While there may not be a bias against Asians, she says, that the criteria tend to favor qualities more common in white applicants.
Fong, who just finished the application process, explains what some of those criteria might be: “What about students who are legacies? What about students who are athletes? Their maybe poor grades and test scores are overlooked because of their athletic talent,” he says. (Fong had plenty of extra-curricular activities; he was co-captain of the varsity wrestling team, wrote for the high school newspaper and volunteered for many political causes, including Hillary Clinton’s 2016 presidential campaign.)
The 2014 lawsuit against Harvard has been on hold, awaiting the Supreme Court review of Fisher v. University of Texas. In that case, the high court upheld the university’s right to use race as one as one of many factors to ensure a diverse student body.
Ochi expects the Harvard case to move forward next year. Fong, however, won’t be part of any future briefs. He was offered early admission to his first choice, Wesleyan University, and withdrew his application to Harvard. But his choice, he says, was not about rejection or acceptance. Wesleyan was just more appealing.

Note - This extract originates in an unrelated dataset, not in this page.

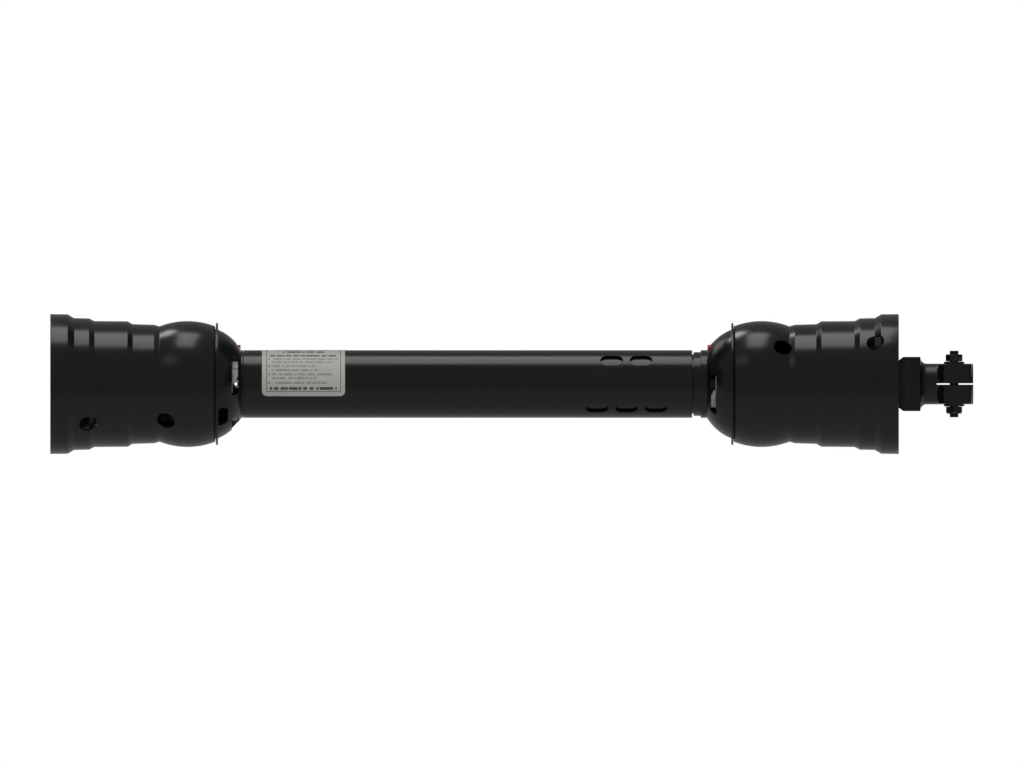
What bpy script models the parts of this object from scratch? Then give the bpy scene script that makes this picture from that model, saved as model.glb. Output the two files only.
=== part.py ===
"""Guarded agricultural drive shaft: two universal joints, telescopic tubes, and a plastic guard that stays still.

X runs along the shaft from the tractor end to the implement end and Z is up. Around the shaft, an angle is
counted from the side that faces -Y upwards to +Z. Along each guard half, a depth is counted from the rim of
its bell towards the middle of the shaft. Along a yoke, a reach is counted from the centre of its cross.
"""

from math import asin, ceil, cos, hypot, pi, radians, sin, sqrt

import bmesh
import bpy
from mathutils import Matrix, Vector

# Fits
FIT = 0.0003
FACETS = 24
SMALL_FACETS = 12
FINE_FACETS = 8
FLAT_ANGLE = radians(0.05)
ROUND_STEPS = 3
EAR_STEPS = 8
SLOT_END_STEPS = 4

# How far a cutting tool runs past what it cuts
PAST = 0.0100

# Whole shaft, closed
TRACTOR_RIM_X = -0.6000
GUARD_LENGTH = 1.1020
IMPLEMENT_RIM_X = TRACTOR_RIM_X + GUARD_LENGTH
TRACTOR_YOKE_SETBACK = 0.0040
IMPLEMENT_CROSS_DEPTH = 0.0360

# Bell: ledges as (length, slope to the next ledge, radius), then a neck and a swelling dome
BELL_LEDGES = (
    (0.0218, 0.0082, 0.0910),
    (0.0195, 0.0068, 0.0858),
    (0.0432, 0.0065, 0.0819),
    (0.0279, 0.0071, 0.0779),
)
BELL_DRAFT = 0.0004
BELL_NECK_RADIUS = 0.0751
BELL_DOME_LENGTH = 0.0725
BELL_DOME_RISE = 0.0068
BELL_WALL = 0.0030
BELL_HOLE_RADIUS = 0.0120
DOME_STEPS = 4

# Guard tubes
OUTER_TUBE_RADIUS = 0.0440
INNER_TUBE_RADIUS = 0.0387
GUARD_TUBE_WALL = 0.0022
OUTER_TUBE_GAP = 0.0019
INNER_TUBE_GAP = 0.0449
SLOT_LENGTH = 0.0290
SLOT_WIDTH = 0.0180
SLOT_PITCH = 0.0381
SLOT_SETBACK = 0.0474
SLOT_ROWS = ((45, 2), (135, 2), (225, 3), (315, 3))
LONGEST_SLOT_ROW = 3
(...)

“There’s a strong tradition of campus activism, the student body was really inclusive and diverse,” says Fong, who plans to wrestle at the collegiate level. “It’s really more that Wesleyan was a good fit for me. I didn’t get rejected by Harvard.”
Advancing Justice is not sure whether it will respond to the Department of Justice’s investigation, but it will continue to push back on the lawsuit against Harvard. The organization plans to file declarations from as many as 20 students in defense of the university’s race-conscious admissions process.
In the meantime, of the 2,056 students admitted to Harvard this year, more than half are minorities. Asian American students are 22.2 percent of those admitted. African Americans are 14.6, Latinos are 11.6, Native Americans are 1.9 and Native Hawaiians are 0.5 percent of the incoming class of 2021.